● DATA TO PROCESS

◇ ◇ ◇

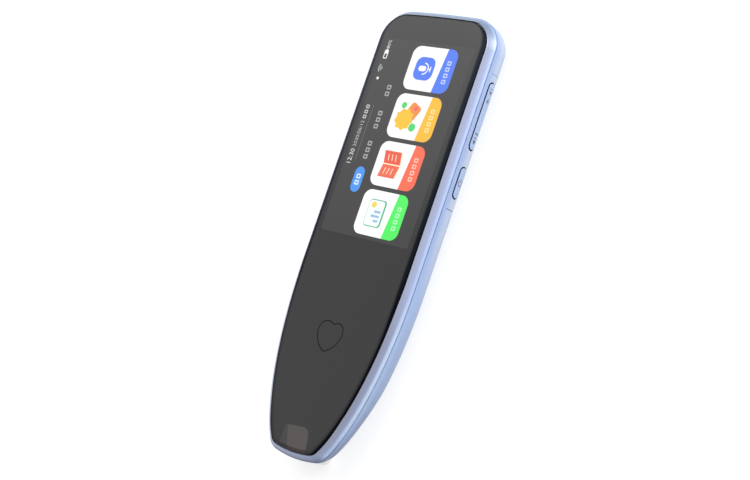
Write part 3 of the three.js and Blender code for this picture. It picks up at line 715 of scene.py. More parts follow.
def painted_wall_shading(colours):
    """Painted shade and light on the walls' lacquer: deeper towards the tip and, along the taper, towards the back, and
    lighter low on the walls from the middle to the top end; plain round the nose.
    """

    def make(tree):
        place = along(tree, "Y", *WALL_REACH)
        lower, upper = (
            ramp(tree, place, [(at, scaled(colours.lacquer, share)) for at, share in stops])
            for stops in (LOWER_WALL, UPPER_WALL)
        )
        walls = mixed(tree, along(tree, "Z", *WALL_HEIGHTS), lower, upper)
        beside = spread(tree, maths(tree, "ABSOLUTE", place_on(tree, "X")), *NOSE_RIM_REACH)
        return mixed(tree, beside, rgba(colours.lacquer), walls)

    return make


def painted_back_light_and_shading(colours):
    """Lacquer with painted light, lightest on the flat of the back, and as on the band beside it."""

    def make(tree):
        share = ramp(tree, along(tree, "Z", 0, REAR_PARTING), [(at, grey(share)) for at, share in BACK_TO_BAND])
        return mixed(tree, share, rgba(colours.back_painted_light), painted_wall_shading(colours)(tree))

    return make


# Print and light under the glass, with a painted reflection and the painted shade of the glass's edge
INK = "ink"
KINDS = ["print", "lit", "edge", "etched"]
# Painted reflection: a faint white veil on the print and on the lit display, growing towards the top end
PAINTED_REFLECTION, LIT_PAINTED_REFLECTION = 0.066, 0.04
EDGE_TONE = np.array((0.06, 0.06, 0.062))
# The glass's painted dark edge: the rows of faces in which it starts and fades in, and its painted light on the
# straight sides
END_EDGE_START, TAPER_EDGE_START, TIP_EDGE_START, EDGE_FADE = 3.5, 1.7, 4.6, 3.0
LATE_FROM, LATE_OVER, LIT_FROM, LIT_OVER = -16.0, 14.0, -20.0, 40.0
LEFT_EDGE_SHARE, TIP_FACING = 1.8, 0.9


def inked(tree):
    """The ink that the mesh stores for each face."""
    return node(tree, "ShaderNodeAttribute", attribute_name=INK, attribute_type="GEOMETRY").outputs["Color"]


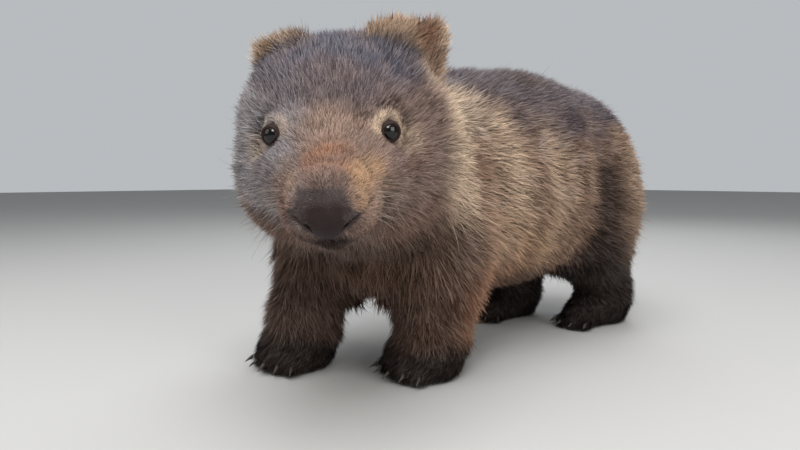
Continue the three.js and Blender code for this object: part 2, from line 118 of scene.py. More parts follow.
camera_data = bpy.data.cameras.new("camera")
camera_data.sensor_width = SENSOR_WIDTH
camera_data.lens = LENS
camera = bpy.data.objects.new("camera", camera_data)
bpy.context.scene.collection.objects.link(camera)
camera.location = HEAD_MIDDLE + CAMERA_FROM_HEAD
looking = CAMERA_HEADING * math.cos(CAMERA_PITCH) + Vector((0, 0, -math.sin(CAMERA_PITCH)))
camera.rotation_euler = looking.to_track_quat("-Z", "Y").to_euler()
bpy.context.scene.camera = camera
print("camera height:", round(camera.location.z, 3))

# %% [markdown]
# The studio is a plain pale floor and soft light. One panel hangs overhead, like an overcast sky. Three
# weaker ones in front and to both sides open the shadows, and one behind catches the loose tips of the coat
# along the back. The plain view transform keeps the colours as they are set.

# %% Floor and lights
FLOOR_SIZE = 16.0
# Name, place, side, power and colour of each lamp
PANELS = (
    ("sky_panel", (0.3, -0.5, 1.8), 1.4, 25, (0.95, 0.97, 1.0)),
    ("front_panel", (0.95, -1.2, 1.3), 0.6, 12, (1.0, 0.99, 0.97)),
    ("left_panel", (1.9, -0.2, 0.8), 1.2, 17, (1.0, 0.98, 0.95)),
    ("right_panel", (-0.5, -1.7, 0.9), 1.0, 5, (1.0, 0.98, 0.95)),
    ("back_panel", (-0.7, 1.3, 1.4), 1.0, 9, (0.95, 0.97, 1.0)),
)
DIM_ROOM = (0.20, 0.21, 0.22, 1)
BRIGHT_WALL = (0.48, 0.50, 0.52, 1)
WALL_EDGE = 0.7

bpy.ops.mesh.primitive_plane_add(size=FLOOR_SIZE, location=(0, 0, FLOOR))
floor = bpy.context.object
floor.name = "studio_floor"


def panel(name, place, size, power, colour):
    """A square lamp that looks at the middle of the body."""
    data = bpy.data.lights.new(name, "AREA")
    data.shape = "SQUARE"
    data.size = size
    data.energy = power
    data.color = colour
    lamp = bpy.data.objects.new(name, data)
    bpy.context.scene.collection.objects.link(lamp)
    lamp.location = place
    aim = (cad_box[0] + cad_box[1]) / 2
    lamp.rotation_euler = (aim - Vector(place)).to_track_quat("-Z", "Y").to_euler()


def light_the_room():
    """A dim room with one bright wall, towards which the camera looks."""
    world = bpy.data.worlds.new("studio")
    bpy.context.scene.world = world
    world.use_nodes = True
    tree = world.node_tree
    place = tree.nodes.new("ShaderNodeTexCoord")
    towards = tree.nodes.new("ShaderNodeVectorMath")
    towards.operation = "DOT_PRODUCT"
    towards.inputs[1].default_value = CAMERA_HEADING
    wall = tree.nodes.new("ShaderNodeValToRGB")
    wall.color_ramp.elements[0].color = DIM_ROOM
    wall.color_ramp.elements[1].color = BRIGHT_WALL
    wall.color_ramp.elements[1].position = WALL_EDGE
    tree.links.new(place.outputs["Generated"], towards.inputs[0])
    tree.links.new(towards.outputs["Value"], wall.inputs["Fac"])
    tree.links.new(wall.outputs["Color"], tree.nodes["Background"].inputs["Color"])


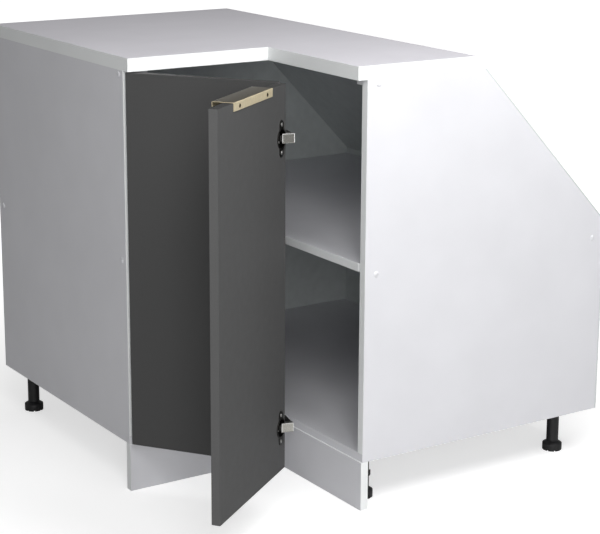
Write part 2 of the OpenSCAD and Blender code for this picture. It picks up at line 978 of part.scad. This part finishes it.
top_left();
top_right();
bottom_panel();
left_side_panel();
right_side_panel();
back_sheet();
knee_sheet();
slope_sheet();
sheet_nails();
shelf();
shelf_pins();
left_cleat();
right_cleat();
back_rail();
slope_rail();
rail_dowels();
top_screws();
panel_screws();
screw_caps();
plinth_left();
plinth_right();
plinth_clips();
clip_screws();
leg_sockets();
leg_tubes();
leg_feet();
leg_screws();
side_hinge_plates();
side_hinge_arms();
side_hinge_screws();
side_hinge_cups();
side_hinge_pins();
door_leaf_1();
leaf_1_screws();
fold_hinge_plates();
fold_hinge_arms();
fold_hinge_covers();
fold_hinge_cups();
fold_hinge_pins();
leaf_2_screws();
door_leaf_2();
handle();
handle_screws();
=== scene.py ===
# Corner kitchen cabinet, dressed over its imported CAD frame. Metres, Z up.

import json
import math

import bmesh
import bpy
import numpy as np
from mathutils import Matrix, Vector


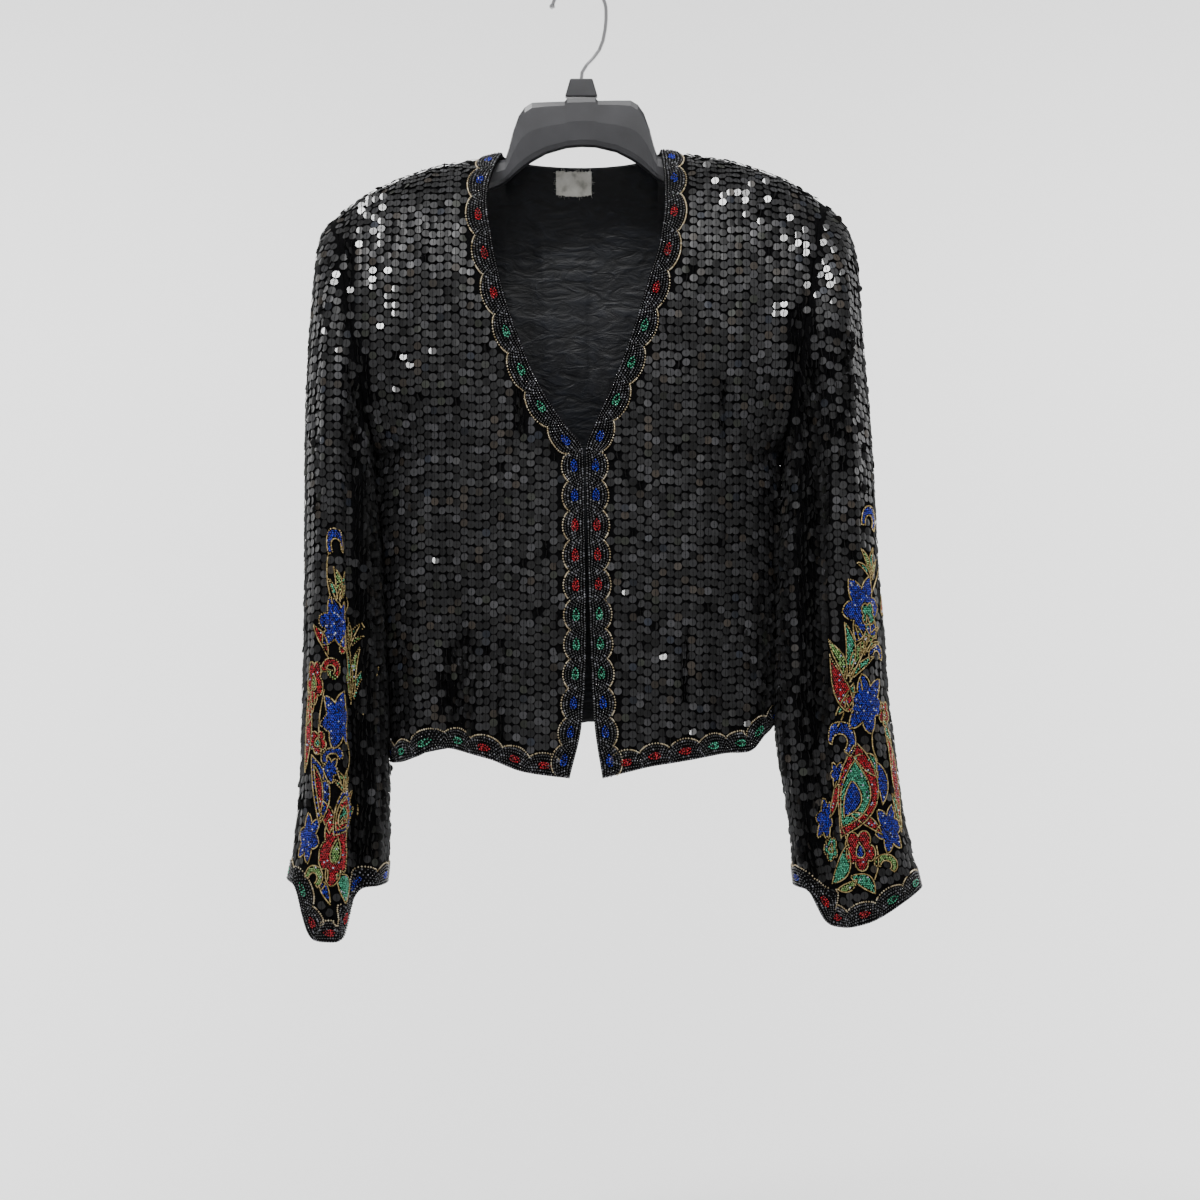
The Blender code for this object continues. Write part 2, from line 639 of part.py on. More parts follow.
def on_grid(surface, row, column):
    """Point and normal of a surface at a row and column that need not be whole; columns may wrap."""
    rows, columns = surface[0].shape[:2]
    i = min(max(int(row), 0), rows - 2)
    j = int(column)
    a, b = row - i, column - j
    mixed = []
    for source in surface:
        low, far = source[i, j % columns], source[i + 1, (j + 1) % columns]
        if b > a:
            beside = source[i, (j + 1) % columns]
            mixed.append(low + (beside - low) * b + (far - beside) * a)
        else:
            above = source[i + 1, j % columns]
            mixed.append(low + (above - low) * a + (far - above) * b)
    return mixed[0], unit(mixed[1])


def rows_within(surface, row, column, step, distance):
    """Row reached from another one after a distance along a column, up or down the surface."""
    while distance > 0:
        here, there = on_grid(surface, row, column)[0], on_grid(surface, row + step, column)[0]
        length = np.linalg.norm(there - here)
        if length > distance:
            return row + step * distance / length
        distance -= length
        row += step
    return row


def scallop_stations(line, start, end):
    """Part indices along a line of points, and the band's width there, so that the scallops turn.

    The line's own points between are kept too, so that the band bends where the cloth does.
    """
    along = length_along(line)
    count = max(1, round((along[-1] - start - end) / SCALLOP_PITCH))
    pitch = (along[-1] - start - end) / count
    phases, rises = columns_of(SCALLOP + [SCALLOP[0]._replace(phase=1.0)], "phase", "rise")
    turns = np.array([start + (n + phase) * pitch for n in range(count) for phase in phases[:-1]])
    bends = along[(along > start + BEND_APART) & (along < along[-1] - end - BEND_APART)]
    clear = [turn for turn in turns[1:] if np.abs(bends - turn).min() > BEND_APART]
    places = np.sort(np.concatenate([[start], clear, bends, [along[-1] - end]]))
    widths = BAND_WIDTH + np.interp((places - start) / pitch % 1, phases, rises)
    indices = np.interp(places, along, np.arange(len(line)))
    return [(float(index), float(width)) for index, width in zip(indices, widths)]


def border(name, surface, lines, finish, wrap=False, gap=BORDER_GAP):
    """Raised band from lines across it, each line the rows and columns of its places on a surface."""
    places = [[on_grid(surface, row, column) for row, column in line] for line in lines]
    grid = np.array([[place[0] for place in line] for line in places]).transpose(1, 0, 2)
    normals = np.array([[place[1] for place in line] for line in places]).transpose(1, 0, 2)
    return wall(name, grid, normals, BORDER_WALL, finish, wrap=wrap, lift=gap + BORDER_WALL)


def front_border(side, surface, finish):
    """Border of a front: along its hem to the corner, then up its free edge to the shoulder."""
    grid = surface[0]
    lines = []
    for column, width in reversed(scallop_stations(grid[0], BAND_WIDTH, 3.0)[1:]):
        lines.append([(rows_within(surface, 0, column, 1, part * width), column) for part in HALVES])
    corner_row = rows_within(surface, 0, 1, 1, BAND_WIDTH)
    lines.append([(part * corner_row, part * BAND_WIDTH / EDGE_BAND) for part in HALVES])
    for row, width in scallop_stations(grid[:, 0], BAND_WIDTH, 0.6)[1:]:
        lines.append([(row, part * width / EDGE_BAND) for part in HALVES])
    return border(f"front_border_{side}", surface, lines, finish)


def back_hem_border(surface, finish):
    """Border along the back's hem."""
    lines = []
    for column, width in scallop_stations(surface[0][0], 3.0, 3.0):
        lines.append([(0, column), (rows_within(surface, 0, column, 1, width), column)])
    return border("back_hem_border", surface, lines, finish)


def back_neck_border(surface, finish):
    """Border round the back neck, turning outwards along the shoulders at its ends."""
    grid = surface[0]
    last, middle = len(grid) - 1, grid.shape[1] // 2
    first = middle - BACK_NECK_COLUMNS
    neck = grid[-1, first : middle + BACK_NECK_COLUMNS + 1]
    shoulder_step = np.linalg.norm(grid[-1, first] - grid[-1, first - 1])
    lines = []
    for place, width in scallop_stations(neck, 2.5, 2.5):
        turn = (place / BACK_NECK_COLUMNS - 1) * NECK_BAND_TURN
        line = []
        for part in np.linspace(0, width, NECK_BAND_LINES):
            column = first + place + part * math.sin(turn) / shoulder_step
            line.append((rows_within(surface, last, column, -1, part * math.cos(turn)), column))
        lines.append(line)
    return border("back_neck_border", surface, lines, finish, gap=NECK_BAND_GAP)


def cuff_border(side, surface, finish):
    """Border round a cuff, its scallops pointing up the sleeve."""
    grid = surface[0]
    last = len(grid) - 1
    ring = np.concatenate([grid[-1], grid[-1, :1]])
    lines = []
    for column, width in scallop_stations(ring, 0.0, 0.0)[:-1]:
        lines.append([(last - part * width / EDGE_BAND, column) for part in HALVES])
    return border(f"cuff_border_{side}", surface, lines, finish, wrap=True)


def tree_of(made):
    """Search tree of an object's faces, in metres."""
    corners = [vertex.co.copy() for vertex in made.data.vertices]
    return BVHTree.FromPolygons(corners, [tuple(face.vertices) for face in made.data.polygons])


def care_label(lining, finish):
    """Bare label lying on the lining below the back neck."""
    tree = tree_of(lining)
    rows, columns = 5, 7
    grid = np.empty((rows, columns, 3))
    for i in range(rows):
        for j in range(columns):
            x = LABEL_MIDDLE_X + LABEL_WIDTH * (j / (columns - 1) - 0.5)
            z = LABEL_TOP - LABEL_DROP * i / (rows - 1)
            hit = tree.ray_cast(Vector((x * MM, 0.0, z * MM)), Vector((0, 1, 0)))[0]
            grid[i, j] = (x, hit.y / MM - LABEL_GAP, z)
    normals = np.zeros_like(grid)
    normals[..., 1] = 1.0
    return wall("care_label", grid, normals, LABEL_WALL, finish)


def roof_over(trees, x, y, from_height):
    """Lowest cloth above a place inside the shoulders, felt on both sides of the place."""
    lowest = math.inf
    for tree in trees:
        for beside in (-SEAM_FEEL, SEAM_FEEL):
            start = Vector((x * MM, (y + beside) * MM, from_height * MM))
            hit = tree.ray_cast(start, Vector((0, 0, 1)))[0]
            if hit is not None:
                lowest = min(lowest, hit.z / MM)
    return lowest


def hanger(cloth, finish):
    """Moulded plate with two arms, its arms' tops shaped to the inside of the shoulders."""
    trees = [tree_of(made) for made in cloth]
    stations = [(-1, row) for row in reversed(HANGER[1:])] + [(1, row) for row in HANGER]
    points = []
    for sign, row in stations:
        x = STEM_X + sign * row.out
        tilt = math.tan(HANGER_TILT) * sign * row.out
        middle, half = (row.top + row.bottom) / 2 + tilt, (row.top - row.bottom) / 2
        for n in range(HANGER_POINTS):
            angle = 2 * math.pi * n / HANGER_POINTS
            power = 2 / row.squareness
            y = row.half_depth * math.copysign(abs(math.cos(angle)) ** power, math.cos(angle))
            z = middle + half * math.copysign(abs(math.sin(angle)) ** power, math.sin(angle))
            if n <= HANGER_POINTS // 2:
                z = min(z, roof_over(trees, x, y, row.bottom + tilt) - ARM_GAP)
            points.append((x, y, z))
    count = HANGER_POINTS
    faces = [list(range(count)), list(range(len(points) - count, len(points)))]
    for i in range(len(stations) - 1):
        for j in range(count):
            a, b = i * count + j, i * count + (j + 1) % count
            faces.append((a, b, b + count, a + count))
    return add_object("hanger", points, faces, finish)


def size_tab(finish):
    """Small tapered marker standing on the hanger's plate."""
    ends = ((-TAB_HALF_BOTTOM, TAB_BOTTOM), (TAB_HALF_BOTTOM, TAB_BOTTOM))
    ends += ((TAB_HALF_TOP, TAB_TOP), (-TAB_HALF_TOP, TAB_TOP))
    points = [(STEM_X + x, y, z) for y in (-TAB_HALF_DEPTH, TAB_HALF_DEPTH) for x, z in ends]
    faces = [(0, 1, 2, 3), (7, 6, 5, 4), (0, 4, 5, 1), (1, 5, 6, 2), (2, 6, 7, 3), (3, 7, 4, 0)]
    made = add_object("size_tab", points, faces, finish)
    bevel = made.modifiers.new("rounded edges", "BEVEL")
    bevel.width = TAB_ROUND * MM
    bevel.segments = 2
    return made


def hook(finish):
    """Wire hook: one bent rod from the tab over the top, with a ball on its tip."""
    line = [(point.x, point.z) for point in HOOK_STEM]
    centre = WIRE_RADIUS - HOOK_RADIUS
    for n in range(HOOK_STEPS + 1):
        angle = HOOK_STEP * n
        line.append((HOOK_RADIUS * math.cos(angle), centre + HOOK_RADIUS * math.sin(angle)))
    run = unit(np.gradient(np.array(line), axis=0))
    rings = [(place, heading, WIRE_RADIUS) for place, heading in zip(np.array(line), run)]
    start = math.asin(WIRE_RADIUS / HOOK_BALL)
    for n in range(1, BALL_RINGS + 1):
        turn = start + (BALL_END - start) * n / BALL_RINGS
        place = rings[len(line) - 1][0] + run[-1] * HOOK_BALL * (math.cos(start) - math.cos(turn))
        rings.append((place, run[-1], HOOK_BALL * math.sin(turn)))
    points, faces = [], []
    for place, heading, radius in rings:
        for k in range(WIRE_POINTS):
            angle = 2 * math.pi * k / WIRE_POINTS
            out = radius * math.cos(angle)
            x, z = place[0] - heading[1] * out, place[1] + heading[0] * out
            points.append((x, radius * math.sin(angle), z))
    for i in range(len(rings) - 1):
        for j in range(WIRE_POINTS):
            a, b = i * WIRE_POINTS + j, i * WIRE_POINTS + (j + 1) % WIRE_POINTS
            faces.append((a, b, b + WIRE_POINTS, a + WIRE_POINTS))
    faces.append(list(range(WIRE_POINTS)))
    faces.append(list(range(len(points) - WIRE_POINTS, len(points))))
    return add_object("hook", points, faces, finish)


def finish_for(node, kind):
    """A piece's own material of a kind of cloth, beadwork or plastic."""
    kinds = {
        "sequined cloth": ((0.02, 0.02, 0.022), 0.45),
        "lining satin": ((0.012, 0.014, 0.024), 0.4),
        "beaded border": ((0.015, 0.015, 0.016), 0.3),
        "label tape": ((0.8, 0.79, 0.76), 0.8),
        "hanger plastic": ((0.012, 0.012, 0.013), 0.35),
    }
    colour, roughness = kinds[kind]
    return material(f"{node} {kind}", colour, roughness)


def main():
    for old in list(bpy.data.objects):
        bpy.data.objects.remove(old)

    inside = []
    for side in SIDES:
        surface = panel(side, "front")
        shaped = trimmed(surface[0], SEAM_GAP / 2, ("top", "last"))
        cloth = finish_for(f"front_{side}", "sequined cloth")
        inside.append(wall(f"front_{side}", shaped, surface[1], WALL, cloth))
        front_border(side, surface, finish_for(f"front_border_{side}", "beaded border"))

    surface = both_halves(panel("left", "back"), panel("right", "back"))
    shaped = trimmed(surface[0], SEAM_GAP / 2, ("top", "last", "first"))
    wall("back", shaped, surface[1], WALL, finish_for("back", "sequined cloth"))
    satin = finish_for("back_lining", "lining satin")
    lining = wall("back_lining", shaped, surface[1], LINING_WALL, satin, lift=-WALL - SEAM_GAP)
    back_hem_border(surface, finish_for("back_hem_border", "beaded border"))
    back_neck_border(surface, finish_for("back_neck_border", "beaded border"))
    care_label(lining, finish_for("care_label", "label tape"))

    for side in SIDES:
        *surface, turns = sleeve(side)
        sleeve_pieces(side, surface, turns, lambda node: finish_for(node, "sequined cloth"))
        cuff_border(side, surface, finish_for(f"cuff_border_{side}", "beaded border"))

    hanger(inside + [lining], finish_for("hanger", "hanger plastic"))
    size_tab(finish_for("size_tab", "hanger plastic"))
    hook(material("hook chrome", (0.75, 0.75, 0.74), 0.15, metallic=1.0))


main()
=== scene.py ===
"""Look of a cropped evening jacket: sequined cloth, beaded scalloped borders, beaded flowers on the sleeves
and a crinkled satin lining, on a moulded hanger.

The cloth is worked out from the same named sizes as the jacket's solids, in millimetres, and becomes
metres when a mesh is made. The front faces -Y, +Z is up and +X is the wearer's left.
"""

import math
from collections import namedtuple
from functools import lru_cache

import bpy
import numpy as np
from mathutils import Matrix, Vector
from mathutils.bvhtree import BVHTree
from mathutils.kdtree import KDTree


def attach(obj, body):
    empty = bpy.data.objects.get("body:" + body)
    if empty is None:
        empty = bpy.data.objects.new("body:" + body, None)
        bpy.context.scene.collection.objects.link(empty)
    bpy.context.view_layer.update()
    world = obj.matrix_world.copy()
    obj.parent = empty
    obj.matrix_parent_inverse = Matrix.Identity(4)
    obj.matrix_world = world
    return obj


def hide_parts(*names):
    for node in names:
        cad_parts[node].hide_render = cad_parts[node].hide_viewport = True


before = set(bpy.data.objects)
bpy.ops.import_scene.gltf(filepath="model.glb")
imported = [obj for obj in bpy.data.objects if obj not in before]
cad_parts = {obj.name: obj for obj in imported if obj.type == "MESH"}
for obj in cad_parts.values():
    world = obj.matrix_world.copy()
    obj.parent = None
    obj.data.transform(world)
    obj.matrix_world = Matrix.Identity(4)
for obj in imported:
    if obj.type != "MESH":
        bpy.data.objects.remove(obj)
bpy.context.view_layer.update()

bl_info = {
    "name": "Beaded evening jacket",
    "version": (1, 0, 0),
    "blender": (4, 5, 0),
    "location": "3D View > Sidebar > Jacket",
    "description": "Makes the cloth, sequins, beadwork and lining of an evening jacket on its hanger",
    "category": "Object",
}

MM = 0.001
METRE = 1000
# A width in metres as a radius in millimetres
RADIUS = 500

# Gap at the seams, and which way each side lies
SEAM_GAP = 0.3
SIDES = {"left": 1, "right": -1}

# Hanger: the stem stands beside the middle of the hook, and one arm hangs a little lower
STEM_X = 2.0
HANGER_TILT = math.radians(1.3)

# Shoulder line over the hanger's arms, before the tilt
ShoulderRow = namedtuple("ShoulderRow", "out height")
SHOULDER_LINE = [ShoulderRow(*row) for row in (
    (0, -141.0),
    (60, -141.0),
    (88, -146.0),
    (125, -153.0),
    (147, -160.0),
    (165, -167.0),
    (181, -174.5),
    (191, -181.0),
    (206, -192.0),
)]

# Armhole: an upright ellipse from the shoulder tip to the armpit
ARMHOLE_TOP_X = 203.0
ARMPIT_X = 171.0
ARMPIT_HEIGHT = -398.0
ARMHOLE_FRONT = 57.0
ARMHOLE_BACK = 52.0
BODY_FRONT = 62.0
BODY_BACK = 58.0
ARCH_DROP = 104.0

# Free edge of each front, from the hem (rise 0) past the point of the V (rise 1) to the shoulder (rise 2)
EdgeRow = namedtuple("EdgeRow", "rise height left right forward")
FRONT_EDGE = [EdgeRow(*row) for row in (
    (0.00, -668, 19.8, -7.0, 63.0),
    (0.18, -623, 13.2, 3.0, 62.5),
    (0.45, -553, 9.7, 6.6, 62.0),
    (0.70, -480, 7.6, 5.8, 62.0),
    (1.00, -400, 5.9, 4.3, 61.5),
    (1.12, -376, 14.2, -12.3, 62.0),
    (1.27, -345, 28.0, -32.0, 62.0),
    (1.42, -308, 42.0, -48.0, 61.5),
    (1.57, -264, 56.0, -62.5, 60.0),
    (1.70, -222, 68.0, -71.5, 56.0),
    (1.80, -190, 71.5, -75.5, 47.0),
    (1.90, -162, 71.0, -71.0, 28.0),
    (2.00, -141, 69.0, -65.0, 0.0),
)]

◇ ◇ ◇

● THE TASK
Only the lines from the one containing "leg_screws();" down to the one containing "return mixed[0], unit(mixed[1])" should be copied, exactly and with both ends kept. Drop the pictures.

● EXERCISE OUTPUT
leg_screws();
side_hinge_plates();
side_hinge_arms();
side_hinge_screws();
side_hinge_cups();
side_hinge_pins();
door_leaf_1();
leaf_1_screws();
fold_hinge_plates();
fold_hinge_arms();
fold_hinge_covers();
fold_hinge_cups();
fold_hinge_pins();
leaf_2_screws();
door_leaf_2();
handle();
handle_screws();
=== scene.py ===
# Corner kitchen cabinet, dressed over its imported CAD frame. Metres, Z up.

import json
import math

import bmesh
import bpy
import numpy as np
from mathutils import Matrix, Vector


The Blender code for this object continues. Write part 2, from line 639 of part.py on. More parts follow.
def on_grid(surface, row, column):
    """Point and normal of a surface at a row and column that need not be whole; columns may wrap."""
    rows, columns = surface[0].shape[:2]
    i = min(max(int(row), 0), rows - 2)
    j = int(column)
    a, b = row - i, column - j
    mixed = []
    for source in surface:
        low, far = source[i, j % columns], source[i + 1, (j + 1) % columns]
        if b > a:
            beside = source[i, (j + 1) % columns]
            mixed.append(low + (beside - low) * b + (far - beside) * a)
        else:
            above = source[i + 1, j % columns]
            mixed.append(low + (above - low) * a + (far - above) * b)
    return mixed[0], unit(mixed[1])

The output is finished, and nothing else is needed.